The relation between pressure exerted by an ideal gas $\left(p_{\text {ideal }}\right)$ and observed pressure ( $p_{\text {real }}$ ) is given by the equation,
$$p_{\text {ideal }}=p_{\text {real }}+\frac{a n^2}{V^2}$$
(i) If pressure is taken in $\mathrm{Nm}^{-2}$, number of moles in mol and volume in $\mathrm{m}^3$, calculate the unit of ' $a$ '.
(ii) What will be the unit of ' $a$ ' when pressure is in atmosphere and volume in $\mathrm{dm}^3$ ?
Given that, $p_{\text {ideal }}=p_{\text {real }}+\frac{a n^2}{V^2}$
(i) $a=\frac{p V^2}{n^2}$ If units of $p=\mathrm{Nm}^{-2}$,
units of $V=\mathrm{m}^3$, units of $n=\mathrm{mol}$
then, units of $a=\frac{\mathrm{Nm}^{-2}\left(\mathrm{~m}^3\right)^2}{(\mathrm{~mol})^2}=\mathrm{Nm}^4 \mathrm{~mol}^{-2}$
(ii) If units of $p=\mathrm{atm}$, units of $V=\mathrm{dm}^3$, units of $n=\mathrm{mol}$
then, units of $a=\frac{p V^2}{n^2}=\frac{\mathrm{atm} \cdot\left(\mathrm{dm}^3\right)^2}{(\mathrm{~mol})^2}=\mathrm{atm} \mathrm{~dm}{ }^6 \mathrm{~mol}^{-2}$
Name two phenomena that can be explained on the basis of surface tension.
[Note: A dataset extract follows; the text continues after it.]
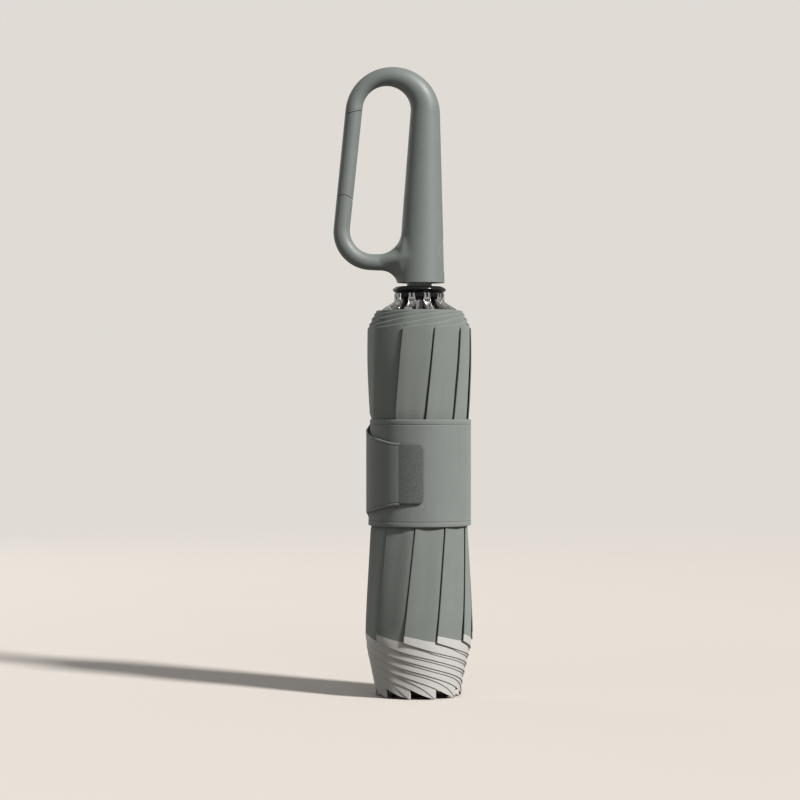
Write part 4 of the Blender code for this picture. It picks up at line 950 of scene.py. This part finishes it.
NOTCH_BOTTOM = 0.1987
NOTCH_HALF_WIDTH = 0.48 * MM
EYE_CENTRE = Vector((0.0127, 0.1930))
EYE_RADIUS = 1.35 * MM
EYE_FOOT = 0.18825
EYE_HALF_DEPTH = 0.55 * MM
# A rivet's height over the eye and its radius, both in mm
RIVET = ((0, 0.75), (0.2, 0.7), (0.32, 0.45))


def rail_stations():
    """(height, half width in mm) up the rail on the runner's front, with a rounded top and four grooves."""
    stations = [(0.1862, 2.05)]
    for i in range(4):
        low = 0.1885 + 2.0 * MM * i
        stations += [(low, 2.05), (low + 0.12 * MM, 1.8), (low + 0.45 * MM, 1.8), (low + 0.57 * MM, 2.05)]
    return stations + [(0.1963, 2.05), (0.1968, 1.95), (0.1971, 1.7), (0.19735, 1.2)]


def bored_lathe(name, profile, sides, material, smooth_angle=40):
    """A turned piece with a bore for the shaft."""
    profile = [(SHAFT_BORE, profile[0][1])] + profile + [(SHAFT_BORE, profile[-1][1])]
    return lathe(name, profile, sides, material, closed=True, smooth_angle=smooth_angle)


def make_runner():
    """The bevelled disc, the toothed hub under it that the forks straddle, and the hub's sleeve."""
    disc = [(CAP_RADIUS - 2.0 * MM, CAP_BOTTOM)]
    disc += [(CAP_RADIUS - inset * MM, mix(CAP_BOTTOM, CAP_TOP, share)) for inset, share in CAP_BEVEL]
    disc += [(0.0075, CAP_TOP), (0.0071, CAP_TOP - 0.25 * MM)]
    disc = bored_lathe("runner_disc", disc, 128, BLACK, 50)
    settle(disc, "canopy_frame", "gloss_black_plastic", "runner_cap")
    teeth = [(HUB_RADIUS - 0.3 * MM, HUB_BOTTOM), (HUB_RADIUS, HUB_BOTTOM + 0.3 * MM), (HUB_RADIUS, HUB_TOP)]
    hub = bored_lathe("runner_teeth", teeth, 120, BLACK)
    for turned in RIB_TURNS:
        for side in (-GROOVE_OFFSET, GROOVE_OFFSET):
            groove = box_mesh("groove", (side - GROOVE_HALF_WIDTH, -0.0140, 0.1970),
                              (side + GROOVE_HALF_WIDTH, -0.0100, 0.2030))
            groove.transform(turned)
            cut(hub, groove)
    hub.data.set_sharp_from_angle(angle=radians(35))
    settle(hub, "canopy_frame", "gloss_black_plastic", "runner_hub")
    sleeve = [(SLEEVE_RADIUS - 0.3 * MM, SLEEVE_BOTTOM), (SLEEVE_RADIUS, SLEEVE_BOTTOM + 0.3 * MM),
              (SLEEVE_RADIUS, SLEEVE_TOP)]
    settle(bored_lathe("runner_sleeve", sleeve, 72, BLACK, 30), "canopy_frame", "gloss_black_plastic")
    rings = []
    for z, half in rail_stations():
        side, front = half * MM, (half - 0.3) * MM
        outline = ((-side, RAIL_BACK), (side, RAIL_BACK), (side, RAIL_FRONT - 0.25 * MM),
                   (front, RAIL_FRONT), (-front, RAIL_FRONT), (-side, RAIL_FRONT - 0.25 * MM))
        rings.append([Vector((x, -y, z)) for x, y in outline])
    rail = make_object("runner_rail", ring_mesh("runner_rail", rings), GREY, 35)
    settle(rail, "canopy_frame", "gloss_black_plastic")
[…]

Two phenomena that can be explained on the basis of surface tension are as following
(i) Rise or fall of the liquid in a capillary-(capillary action).
(ii) Spherical shape of small liquid drops.
Viscosity of a liquid arises due to strong intermolecular forces existing between the molecules. Stronger the intermolecular forces, greater is the viscosity. Name the intermolecular forces existing in the following liquids and arrange them in the increasing order of their viscosities. Also give reason for the assigned order in one line.
Water, hexane $\left(\mathrm{CH}_3 \mathrm{CH}_2 \mathrm{CH}_2 \mathrm{CH}_2 \mathrm{CH}_2 \mathrm{CH}_3\right)$, $\left(\mathrm{CH}_2 \mathrm{OHCH}(\mathrm{OH}) \mathrm{CH}_2 \mathrm{OH}\right)$ glycerine
In water and glycerine - Hydrogen bonding and dipole-dipole interactions exists as both are polar molecules.
hexane - Dispersion forces/London forces are present due ts non-polar nature. The order of intermolecular forces among the given liquids is, hexane < water < glycerine.
Since, hexane has weakest intermolecular forces and glycerine the strongest (three OH groups) intermolecular forces. Therefore, hexane has minimum viscosity and glycerine has maximum viscosity.